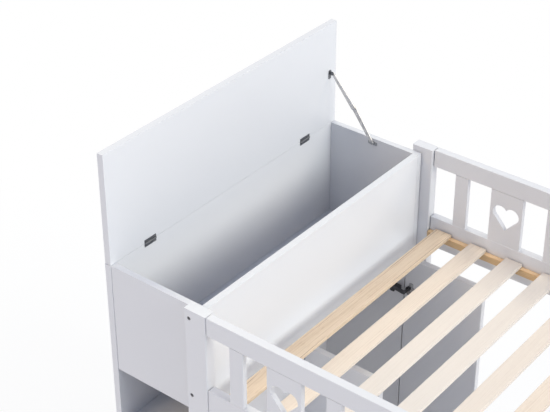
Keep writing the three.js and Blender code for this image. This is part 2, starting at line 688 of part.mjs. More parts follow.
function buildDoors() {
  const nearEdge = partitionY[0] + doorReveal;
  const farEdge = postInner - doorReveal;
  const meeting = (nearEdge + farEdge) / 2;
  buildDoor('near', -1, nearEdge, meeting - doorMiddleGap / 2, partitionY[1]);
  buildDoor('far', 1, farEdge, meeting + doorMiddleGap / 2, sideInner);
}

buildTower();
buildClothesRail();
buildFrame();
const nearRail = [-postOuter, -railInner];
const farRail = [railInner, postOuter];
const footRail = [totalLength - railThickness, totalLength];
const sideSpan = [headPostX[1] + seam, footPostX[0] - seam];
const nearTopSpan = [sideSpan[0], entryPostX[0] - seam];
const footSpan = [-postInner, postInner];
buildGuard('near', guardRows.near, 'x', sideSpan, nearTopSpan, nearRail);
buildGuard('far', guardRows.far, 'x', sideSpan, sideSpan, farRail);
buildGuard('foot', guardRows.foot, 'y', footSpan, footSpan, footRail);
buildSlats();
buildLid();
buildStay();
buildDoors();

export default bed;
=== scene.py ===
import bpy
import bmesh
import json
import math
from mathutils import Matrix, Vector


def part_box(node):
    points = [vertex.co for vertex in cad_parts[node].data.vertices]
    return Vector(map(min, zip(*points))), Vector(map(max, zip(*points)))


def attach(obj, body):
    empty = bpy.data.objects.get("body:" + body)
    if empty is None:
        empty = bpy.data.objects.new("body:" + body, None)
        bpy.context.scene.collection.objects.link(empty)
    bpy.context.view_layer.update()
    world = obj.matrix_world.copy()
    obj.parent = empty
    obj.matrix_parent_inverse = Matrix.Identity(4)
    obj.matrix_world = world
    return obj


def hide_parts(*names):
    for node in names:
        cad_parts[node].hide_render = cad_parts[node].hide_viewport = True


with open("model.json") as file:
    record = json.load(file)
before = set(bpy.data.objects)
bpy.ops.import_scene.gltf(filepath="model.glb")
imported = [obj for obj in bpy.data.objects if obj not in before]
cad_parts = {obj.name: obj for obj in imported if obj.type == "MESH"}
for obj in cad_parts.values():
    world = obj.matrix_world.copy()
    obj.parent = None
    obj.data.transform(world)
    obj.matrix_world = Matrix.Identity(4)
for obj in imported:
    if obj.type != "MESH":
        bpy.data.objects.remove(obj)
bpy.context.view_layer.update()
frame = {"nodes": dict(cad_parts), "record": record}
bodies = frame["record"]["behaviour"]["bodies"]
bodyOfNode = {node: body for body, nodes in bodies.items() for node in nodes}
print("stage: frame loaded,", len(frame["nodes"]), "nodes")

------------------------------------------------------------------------

> _Set exercise_
Filter for "data". Return all lines that hold it.

> _Response to this exercise_
    points = [vertex.co for vertex in cad_parts[node].data.vertices]
    empty = bpy.data.objects.get("body:" + body)
        empty = bpy.data.objects.new("body:" + body, None)
before = set(bpy.data.objects)
imported = [obj for obj in bpy.data.objects if obj not in before]
    obj.data.transform(world)
        bpy.data.objects.remove(obj)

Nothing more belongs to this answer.